Data excerpt ::
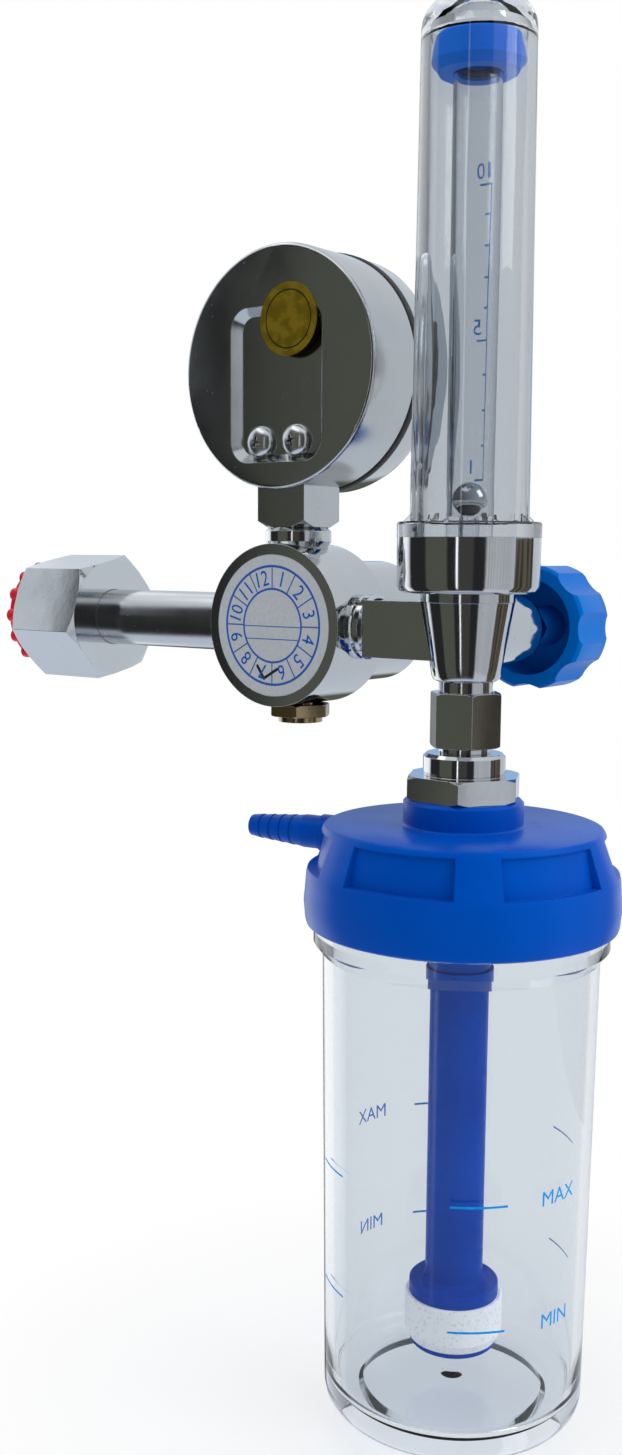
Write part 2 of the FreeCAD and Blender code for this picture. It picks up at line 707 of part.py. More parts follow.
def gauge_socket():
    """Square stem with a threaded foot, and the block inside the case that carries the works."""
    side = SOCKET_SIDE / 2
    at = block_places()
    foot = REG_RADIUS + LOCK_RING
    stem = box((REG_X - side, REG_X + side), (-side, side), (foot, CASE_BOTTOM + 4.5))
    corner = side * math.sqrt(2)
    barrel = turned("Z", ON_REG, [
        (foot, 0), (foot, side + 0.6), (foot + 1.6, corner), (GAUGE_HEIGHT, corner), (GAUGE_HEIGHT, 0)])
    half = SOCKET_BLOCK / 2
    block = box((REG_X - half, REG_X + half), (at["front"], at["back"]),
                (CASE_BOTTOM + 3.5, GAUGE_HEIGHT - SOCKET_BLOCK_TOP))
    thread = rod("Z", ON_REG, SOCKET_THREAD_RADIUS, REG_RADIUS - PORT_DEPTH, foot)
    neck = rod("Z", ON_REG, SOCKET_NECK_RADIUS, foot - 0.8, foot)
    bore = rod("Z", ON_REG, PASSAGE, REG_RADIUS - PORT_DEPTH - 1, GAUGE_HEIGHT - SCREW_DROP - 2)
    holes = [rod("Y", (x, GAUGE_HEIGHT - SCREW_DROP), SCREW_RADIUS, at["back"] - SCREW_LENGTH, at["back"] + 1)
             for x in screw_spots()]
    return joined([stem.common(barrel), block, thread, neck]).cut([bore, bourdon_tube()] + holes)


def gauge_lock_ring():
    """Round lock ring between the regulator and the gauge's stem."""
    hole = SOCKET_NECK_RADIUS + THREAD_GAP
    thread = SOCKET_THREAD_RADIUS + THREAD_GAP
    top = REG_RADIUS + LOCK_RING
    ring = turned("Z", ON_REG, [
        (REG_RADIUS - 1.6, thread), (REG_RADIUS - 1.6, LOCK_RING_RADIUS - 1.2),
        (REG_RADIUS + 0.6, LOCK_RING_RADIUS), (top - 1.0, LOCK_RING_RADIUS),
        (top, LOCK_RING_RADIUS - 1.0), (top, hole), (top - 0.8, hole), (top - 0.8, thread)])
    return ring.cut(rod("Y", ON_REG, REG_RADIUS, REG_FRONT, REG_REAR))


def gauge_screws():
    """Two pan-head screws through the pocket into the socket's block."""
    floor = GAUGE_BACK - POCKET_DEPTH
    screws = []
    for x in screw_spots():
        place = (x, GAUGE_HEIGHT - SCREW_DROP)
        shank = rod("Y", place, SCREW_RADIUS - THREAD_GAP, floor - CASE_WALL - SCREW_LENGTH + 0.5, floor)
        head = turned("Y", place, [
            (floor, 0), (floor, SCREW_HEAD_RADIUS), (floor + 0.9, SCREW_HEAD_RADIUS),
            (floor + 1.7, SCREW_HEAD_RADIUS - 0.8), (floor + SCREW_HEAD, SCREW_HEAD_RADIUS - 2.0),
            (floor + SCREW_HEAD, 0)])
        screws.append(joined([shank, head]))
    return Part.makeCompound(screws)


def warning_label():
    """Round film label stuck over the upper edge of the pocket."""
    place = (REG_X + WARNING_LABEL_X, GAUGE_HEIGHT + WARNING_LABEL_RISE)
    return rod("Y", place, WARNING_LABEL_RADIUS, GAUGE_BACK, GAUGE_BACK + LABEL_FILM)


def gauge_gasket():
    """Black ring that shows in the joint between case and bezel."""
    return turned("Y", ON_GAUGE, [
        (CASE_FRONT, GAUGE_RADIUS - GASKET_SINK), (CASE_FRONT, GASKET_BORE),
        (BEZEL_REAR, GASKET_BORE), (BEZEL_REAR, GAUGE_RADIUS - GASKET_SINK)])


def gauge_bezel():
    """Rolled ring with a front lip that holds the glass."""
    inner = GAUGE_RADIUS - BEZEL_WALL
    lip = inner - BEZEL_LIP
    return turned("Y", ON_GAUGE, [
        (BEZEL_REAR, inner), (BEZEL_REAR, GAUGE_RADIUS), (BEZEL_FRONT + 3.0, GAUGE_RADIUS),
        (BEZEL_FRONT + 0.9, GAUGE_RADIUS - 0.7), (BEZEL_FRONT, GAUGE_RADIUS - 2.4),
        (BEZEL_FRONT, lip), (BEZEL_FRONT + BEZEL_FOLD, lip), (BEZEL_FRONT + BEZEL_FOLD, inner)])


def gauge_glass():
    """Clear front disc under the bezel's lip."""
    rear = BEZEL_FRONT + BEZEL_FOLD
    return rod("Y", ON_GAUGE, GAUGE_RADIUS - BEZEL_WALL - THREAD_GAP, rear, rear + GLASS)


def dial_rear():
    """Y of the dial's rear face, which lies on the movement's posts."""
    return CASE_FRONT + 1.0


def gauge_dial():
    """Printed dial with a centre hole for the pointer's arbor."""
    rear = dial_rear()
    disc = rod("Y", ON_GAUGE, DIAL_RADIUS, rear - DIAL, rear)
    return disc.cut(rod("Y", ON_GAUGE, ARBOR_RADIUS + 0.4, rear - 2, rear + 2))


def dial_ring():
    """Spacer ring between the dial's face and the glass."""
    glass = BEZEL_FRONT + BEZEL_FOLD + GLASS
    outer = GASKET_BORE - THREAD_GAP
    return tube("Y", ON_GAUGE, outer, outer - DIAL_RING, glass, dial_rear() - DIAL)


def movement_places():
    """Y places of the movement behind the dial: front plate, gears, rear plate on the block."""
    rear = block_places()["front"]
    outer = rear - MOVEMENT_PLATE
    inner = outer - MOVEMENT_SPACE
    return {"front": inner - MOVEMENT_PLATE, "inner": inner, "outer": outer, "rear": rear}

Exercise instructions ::
All of the data needs to be reproduced exactly, with no line missing.

Solution for this problem ::
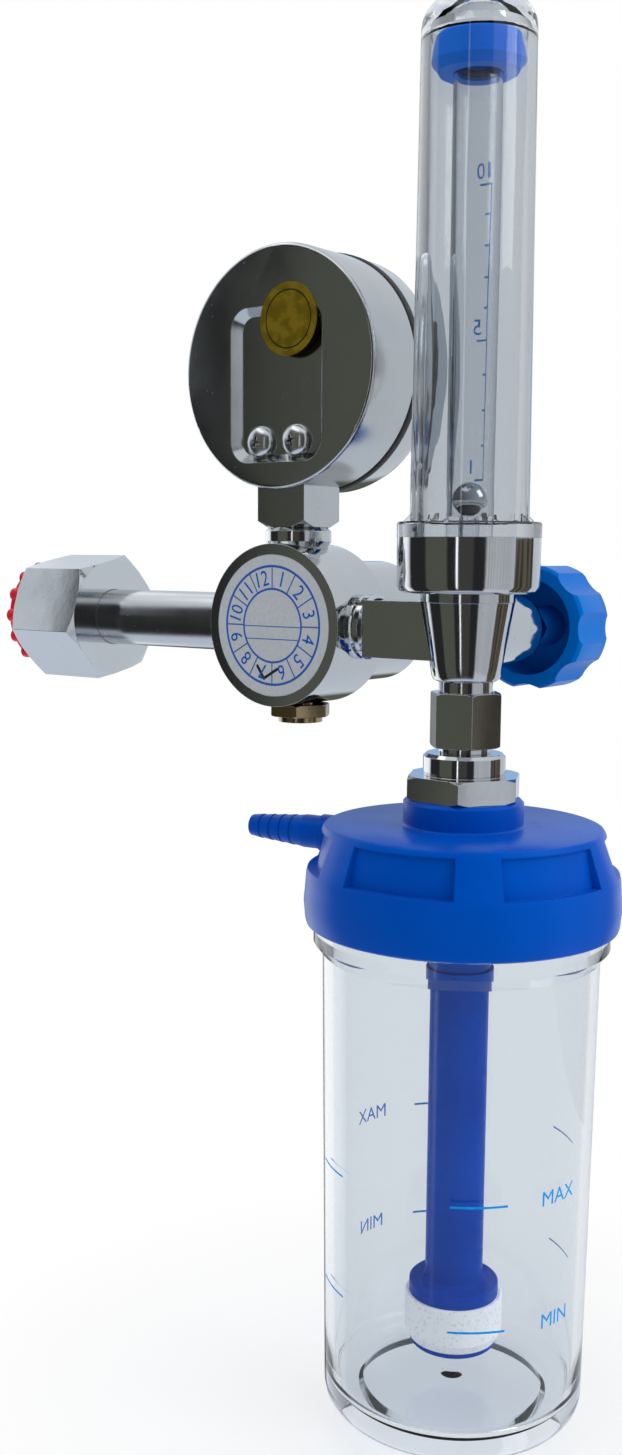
Write part 2 of the FreeCAD and Blender code for this picture. It picks up at line 707 of part.py. More parts follow.
def gauge_socket():
    """Square stem with a threaded foot, and the block inside the case that carries the works."""
    side = SOCKET_SIDE / 2
    at = block_places()
    foot = REG_RADIUS + LOCK_RING
    stem = box((REG_X - side, REG_X + side), (-side, side), (foot, CASE_BOTTOM + 4.5))
    corner = side * math.sqrt(2)
    barrel = turned("Z", ON_REG, [
        (foot, 0), (foot, side + 0.6), (foot + 1.6, corner), (GAUGE_HEIGHT, corner), (GAUGE_HEIGHT, 0)])
    half = SOCKET_BLOCK / 2
    block = box((REG_X - half, REG_X + half), (at["front"], at["back"]),
                (CASE_BOTTOM + 3.5, GAUGE_HEIGHT - SOCKET_BLOCK_TOP))
    thread = rod("Z", ON_REG, SOCKET_THREAD_RADIUS, REG_RADIUS - PORT_DEPTH, foot)
    neck = rod("Z", ON_REG, SOCKET_NECK_RADIUS, foot - 0.8, foot)
    bore = rod("Z", ON_REG, PASSAGE, REG_RADIUS - PORT_DEPTH - 1, GAUGE_HEIGHT - SCREW_DROP - 2)
    holes = [rod("Y", (x, GAUGE_HEIGHT - SCREW_DROP), SCREW_RADIUS, at["back"] - SCREW_LENGTH, at["back"] + 1)
             for x in screw_spots()]
    return joined([stem.common(barrel), block, thread, neck]).cut([bore, bourdon_tube()] + holes)


def gauge_lock_ring():
    """Round lock ring between the regulator and the gauge's stem."""
    hole = SOCKET_NECK_RADIUS + THREAD_GAP
    thread = SOCKET_THREAD_RADIUS + THREAD_GAP
    top = REG_RADIUS + LOCK_RING
    ring = turned("Z", ON_REG, [
        (REG_RADIUS - 1.6, thread), (REG_RADIUS - 1.6, LOCK_RING_RADIUS - 1.2),
        (REG_RADIUS + 0.6, LOCK_RING_RADIUS), (top - 1.0, LOCK_RING_RADIUS),
        (top, LOCK_RING_RADIUS - 1.0), (top, hole), (top - 0.8, hole), (top - 0.8, thread)])
    return ring.cut(rod("Y", ON_REG, REG_RADIUS, REG_FRONT, REG_REAR))


def gauge_screws():
    """Two pan-head screws through the pocket into the socket's block."""
    floor = GAUGE_BACK - POCKET_DEPTH
    screws = []
    for x in screw_spots():
        place = (x, GAUGE_HEIGHT - SCREW_DROP)
        shank = rod("Y", place, SCREW_RADIUS - THREAD_GAP, floor - CASE_WALL - SCREW_LENGTH + 0.5, floor)
        head = turned("Y", place, [
            (floor, 0), (floor, SCREW_HEAD_RADIUS), (floor + 0.9, SCREW_HEAD_RADIUS),
            (floor + 1.7, SCREW_HEAD_RADIUS - 0.8), (floor + SCREW_HEAD, SCREW_HEAD_RADIUS - 2.0),
            (floor + SCREW_HEAD, 0)])
        screws.append(joined([shank, head]))
    return Part.makeCompound(screws)


def warning_label():
    """Round film label stuck over the upper edge of the pocket."""
    place = (REG_X + WARNING_LABEL_X, GAUGE_HEIGHT + WARNING_LABEL_RISE)
    return rod("Y", place, WARNING_LABEL_RADIUS, GAUGE_BACK, GAUGE_BACK + LABEL_FILM)


def gauge_gasket():
    """Black ring that shows in the joint between case and bezel."""
    return turned("Y", ON_GAUGE, [
        (CASE_FRONT, GAUGE_RADIUS - GASKET_SINK), (CASE_FRONT, GASKET_BORE),
        (BEZEL_REAR, GASKET_BORE), (BEZEL_REAR, GAUGE_RADIUS - GASKET_SINK)])


def gauge_bezel():
    """Rolled ring with a front lip that holds the glass."""
    inner = GAUGE_RADIUS - BEZEL_WALL
    lip = inner - BEZEL_LIP
    return turned("Y", ON_GAUGE, [
        (BEZEL_REAR, inner), (BEZEL_REAR, GAUGE_RADIUS), (BEZEL_FRONT + 3.0, GAUGE_RADIUS),
        (BEZEL_FRONT + 0.9, GAUGE_RADIUS - 0.7), (BEZEL_FRONT, GAUGE_RADIUS - 2.4),
        (BEZEL_FRONT, lip), (BEZEL_FRONT + BEZEL_FOLD, lip), (BEZEL_FRONT + BEZEL_FOLD, inner)])


def gauge_glass():
    """Clear front disc under the bezel's lip."""
    rear = BEZEL_FRONT + BEZEL_FOLD
    return rod("Y", ON_GAUGE, GAUGE_RADIUS - BEZEL_WALL - THREAD_GAP, rear, rear + GLASS)


def dial_rear():
    """Y of the dial's rear face, which lies on the movement's posts."""
    return CASE_FRONT + 1.0


def gauge_dial():
    """Printed dial with a centre hole for the pointer's arbor."""
    rear = dial_rear()
    disc = rod("Y", ON_GAUGE, DIAL_RADIUS, rear - DIAL, rear)
    return disc.cut(rod("Y", ON_GAUGE, ARBOR_RADIUS + 0.4, rear - 2, rear + 2))


def dial_ring():
    """Spacer ring between the dial's face and the glass."""
    glass = BEZEL_FRONT + BEZEL_FOLD + GLASS
    outer = GASKET_BORE - THREAD_GAP
    return tube("Y", ON_GAUGE, outer, outer - DIAL_RING, glass, dial_rear() - DIAL)


def movement_places():
    """Y places of the movement behind the dial: front plate, gears, rear plate on the block."""
    rear = block_places()["front"]
    outer = rear - MOVEMENT_PLATE
    inner = outer - MOVEMENT_SPACE
    return {"front": inner - MOVEMENT_PLATE, "inner": inner, "outer": outer, "rear": rear}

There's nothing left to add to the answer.